Se calcula que en Colombia más de 15 mil menores engrosan la estadística de explotación sexual infantil de acuerdo a cifras recientemente divulgadas por el Departamento Administrativo Nacional de Estadísticas –Dane; este dato concuerda con el suministrado por el Instituto Colombiano de Bienestar Familiar –Icbf-, según el cual a la fecha se contabilizan en solo el Atlántico y Barranquilla más de 60 casos, de abuso sexual –hay que enfatizar que la explotación sexual está inmersa en el delito de abuso sexual en menores–.
Pero lo más preocupante es que la mayoría no son denunciados, pues muchos menores ejercen la prostitución en centros clandestinos, lo que hace suponer que la cifra de pequeñas trabajadoras sexuales puede superar dicho número.
De la prostitución –que se conoce popularmente como la “profesión” más antigua del mundo– se tienen referencias históricas de prácticas relacionadas con esta actividad en las más remotas culturas, a partir del cristianismo se le considera como un mal necesario, criterio que hoy en día es conservado por la sociedad capitalista. En la legislación colombiana está tipificado como delito, la trata de personas y la corrupción de menores.
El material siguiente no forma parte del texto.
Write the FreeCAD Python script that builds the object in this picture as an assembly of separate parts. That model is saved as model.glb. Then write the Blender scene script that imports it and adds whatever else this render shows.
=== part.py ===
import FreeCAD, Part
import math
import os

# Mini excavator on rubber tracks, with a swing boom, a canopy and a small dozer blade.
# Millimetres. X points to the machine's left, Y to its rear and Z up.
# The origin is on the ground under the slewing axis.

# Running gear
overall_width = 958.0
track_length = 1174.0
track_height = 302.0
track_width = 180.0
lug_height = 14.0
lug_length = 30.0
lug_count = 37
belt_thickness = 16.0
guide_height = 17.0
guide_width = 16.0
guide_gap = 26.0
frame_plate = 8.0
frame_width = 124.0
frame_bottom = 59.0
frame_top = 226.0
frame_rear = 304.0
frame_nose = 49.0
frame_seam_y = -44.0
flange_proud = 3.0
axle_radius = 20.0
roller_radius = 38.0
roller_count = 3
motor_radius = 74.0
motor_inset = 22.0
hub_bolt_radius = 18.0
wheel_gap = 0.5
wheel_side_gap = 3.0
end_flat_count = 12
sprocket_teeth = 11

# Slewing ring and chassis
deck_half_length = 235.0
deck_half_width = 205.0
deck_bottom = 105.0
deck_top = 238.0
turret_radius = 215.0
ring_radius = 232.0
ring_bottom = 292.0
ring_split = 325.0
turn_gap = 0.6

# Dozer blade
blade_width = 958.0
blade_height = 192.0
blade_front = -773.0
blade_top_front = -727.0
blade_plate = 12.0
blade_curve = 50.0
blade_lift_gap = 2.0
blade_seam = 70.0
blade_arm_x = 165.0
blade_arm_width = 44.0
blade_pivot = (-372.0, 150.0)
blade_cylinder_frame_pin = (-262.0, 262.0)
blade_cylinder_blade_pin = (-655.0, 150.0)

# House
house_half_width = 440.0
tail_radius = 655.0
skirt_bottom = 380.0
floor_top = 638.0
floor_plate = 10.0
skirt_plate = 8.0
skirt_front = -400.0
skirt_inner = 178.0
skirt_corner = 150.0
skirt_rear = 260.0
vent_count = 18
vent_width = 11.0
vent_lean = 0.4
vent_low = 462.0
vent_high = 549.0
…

Como sabemos, sus causas son muy complejas, en ellas priman factores psicológicos y sociales, sobre todo los económicos y aunque todas las naciones del mundo se han fijado tareas tendientes a que su práctica no se generalice por problemas como el desempleo, la verdad no es mucho lo que se ha logrado, antes por el contrario el flagelo crece cada día que pasa, tomando otros matices como la que incluye a menores de edad.
En la mayoría de las legislaciones del mundo no es considerada un delito, aunque algunas de sus actividades conexas sí reciben sanción penal.
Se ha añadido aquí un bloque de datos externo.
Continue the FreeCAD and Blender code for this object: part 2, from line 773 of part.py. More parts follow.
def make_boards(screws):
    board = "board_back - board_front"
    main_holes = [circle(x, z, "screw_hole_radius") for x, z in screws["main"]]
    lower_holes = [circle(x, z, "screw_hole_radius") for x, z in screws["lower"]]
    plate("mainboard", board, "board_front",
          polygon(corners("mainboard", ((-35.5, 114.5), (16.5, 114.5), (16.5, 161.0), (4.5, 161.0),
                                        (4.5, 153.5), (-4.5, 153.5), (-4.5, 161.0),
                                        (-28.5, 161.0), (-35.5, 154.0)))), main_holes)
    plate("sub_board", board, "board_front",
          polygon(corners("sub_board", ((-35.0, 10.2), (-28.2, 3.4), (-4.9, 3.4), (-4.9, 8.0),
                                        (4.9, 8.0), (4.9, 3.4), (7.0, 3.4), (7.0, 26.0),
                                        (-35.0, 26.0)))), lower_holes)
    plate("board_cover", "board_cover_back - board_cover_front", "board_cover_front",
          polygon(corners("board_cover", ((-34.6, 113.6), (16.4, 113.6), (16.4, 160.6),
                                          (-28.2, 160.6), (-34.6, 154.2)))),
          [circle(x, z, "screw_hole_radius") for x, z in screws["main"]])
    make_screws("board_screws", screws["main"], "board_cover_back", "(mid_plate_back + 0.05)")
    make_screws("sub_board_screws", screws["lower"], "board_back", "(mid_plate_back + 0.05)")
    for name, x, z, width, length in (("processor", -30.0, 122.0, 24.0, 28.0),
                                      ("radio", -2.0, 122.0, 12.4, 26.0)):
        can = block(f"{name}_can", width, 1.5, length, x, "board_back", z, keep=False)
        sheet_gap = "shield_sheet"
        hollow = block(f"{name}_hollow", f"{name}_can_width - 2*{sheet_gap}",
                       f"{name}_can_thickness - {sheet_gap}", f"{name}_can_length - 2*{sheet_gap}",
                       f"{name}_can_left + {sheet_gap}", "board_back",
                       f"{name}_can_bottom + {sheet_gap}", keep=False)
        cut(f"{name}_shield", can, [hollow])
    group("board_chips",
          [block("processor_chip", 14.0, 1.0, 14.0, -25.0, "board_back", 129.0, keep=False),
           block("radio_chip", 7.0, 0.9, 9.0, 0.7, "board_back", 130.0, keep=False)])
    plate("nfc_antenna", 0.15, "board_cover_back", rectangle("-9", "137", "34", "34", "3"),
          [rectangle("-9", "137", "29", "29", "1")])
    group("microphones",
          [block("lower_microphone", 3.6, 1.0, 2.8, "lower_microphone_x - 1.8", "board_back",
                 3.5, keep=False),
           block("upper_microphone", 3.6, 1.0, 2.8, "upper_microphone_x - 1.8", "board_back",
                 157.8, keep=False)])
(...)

A nivel internacional, se persigue y castiga la trata de blancas, entendida como el tráfico de mujeres entre países para “aprovisionar” los prostíbulos.
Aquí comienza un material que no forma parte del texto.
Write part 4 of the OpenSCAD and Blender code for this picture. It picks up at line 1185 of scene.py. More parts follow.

Pero si bien todo caso de prostitución es preocupante, el tema que más nos debe doler es el relacionado con la prostitución infantil, que en la mayoría de los casos es consentida incluso por integrantes de la misma familia.
Es lamentable lo que sucede con nuestros niños, pero lo más digno de lamentaciones es que las políticas estatales tendientes a minimizar este flagelo sean prácticamente nulas.
El Icbf y la misma Fiscalía General de la Nación, cuentan con grupos especiales que se ocupan del tema para efectos de descubrir casos, brindar protección inmediata y judicializar a los responsables, algo que merece el aplauso, pero que no es la solución de fondo, sobre todo si estamos hablando de casos consumados, de niñas que ya fueron afectadas física y psicológicamente.
Lo que hoy se necesita en el país es una verdadera campaña de educación y concientización que evite que más niñas caigan en estas redes pederastas.
Al respecto, además de las campañas preventivas es necesario que en Colombia y todas las naciones del mundo penalicen con muchos años de cárcel este delito y que se considere más agravante cuando se compruebe que los infractores utilizaron niñas para estas aberrantes prácticas. Pero tal vez lo más importante es la solidaridad social y moral de denunciar los casos que se conozcan.
Este debe ser el inicio de un proceso que nos debe comprometer a todos y que tiene como objetivo preservar la salud física y mental de nuestras niñas, el futuro de nuestra sociedad.